I didn’t think he would simply use a toy in his ass, just like that, and I definitely didn’t expect him to get an orgasm from it. Instead, I told him that he would be unlocked and allowed to wank… but only with a toy in his ass. If I remember correctly, this was met with a lot of complaining. I tried to make him see that if he were to try some prostate stimulation while wanking, he’d get so much pleasure that he’d wonder why he hadn’t tried it earlier. He was still hesitant. So I reminded him of his bucket list.

Now, the bucket list is a list that I have never seen. I’m not convinced it has ever existed in written form. It was a bunch of sexual things a teenage Mr Kitty thought he’d like to try one day, even though deep down he knew he wouldn’t. All sorts of crazy things are purported to have been on this list. While no evidence of its existence has ever been found, it’s exactly the sort of thing I imagine him writing out. Mr Kitty likes to be adventurous even when sometimes it can make him uncomfortable.

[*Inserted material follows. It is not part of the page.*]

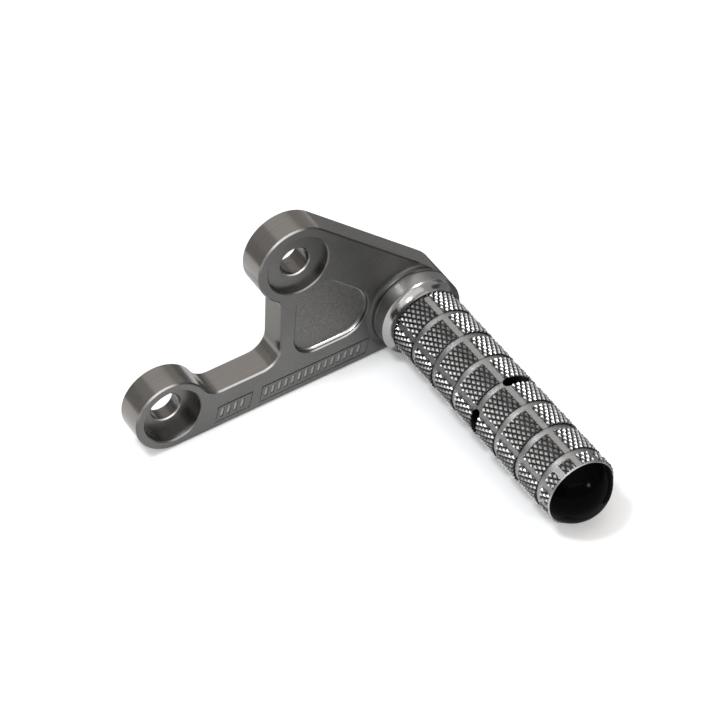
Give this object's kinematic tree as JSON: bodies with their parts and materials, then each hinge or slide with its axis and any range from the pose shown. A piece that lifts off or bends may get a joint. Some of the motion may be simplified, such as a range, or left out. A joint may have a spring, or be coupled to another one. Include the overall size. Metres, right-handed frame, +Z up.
{
  "type": "rearset footpeg assembly",
  "caption": "Rigid knurled motorbike footpeg bolted to a flat milled bracket with two counterbored fixing bores, a shallow pocket and a domed black end plug.",
  "frame": {"origin": "where the axis of the arm's fixing bore meets the bracket's mounting face", "axes": "+Z up, square to the bracket's straight lower edge; -Y along the peg, away from the motorbike; +X along the lower edge from the arm to the peg"},
  "size_m": [0.1151, 0.1185, 0.0659],
  "materials": {
    "milled_aluminium": "satin, milled and lightly brushed",
    "turned_aluminium": "turned and knurled, polished collar",
    "screw_steel": "zinc plated, satin",
    "washer_steel": "plain spring steel",
    "black_plastic": "glossy black"
  },
  "bodies": {
    "root": {"bracket": "milled_aluminium", "peg_barrel": "turned_aluminium", "peg_screw": "screw_steel", "lock_washer": "washer_steel", "end_plug": "black_plastic"}
  },
  "joints": []
}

After much persuasion, he decided that he would try it, but only because it was what I wanted. Even when I’m not giving orders he still tries to do what I want! So he took a smallish vibrator and used it in his ass while he masturbated.

I wish I remembered his words after he came, but it’s been a few years and my memory isn’t that great. I do remember that he was amazed at the intensity of the orgasm. So much so that the next few times any prostate massage happened, it was carried out by me. At first I let him masturbate while I did the anal bit. Then I started giving him handjobs. Finally, it was anal toys without any penile masturbation. The squeamishness about it was gone, and so was the insecurity. He knew he could still consider himself straight (hah!) whether he liked his prostate played with or not.

My plan had worked! And very well too! So well, that now he’s looking forward to meeting the other guy again. I’ve decided that he’ll be getting a nice piece of cock inside him soon. I bet he’ll enjoy it.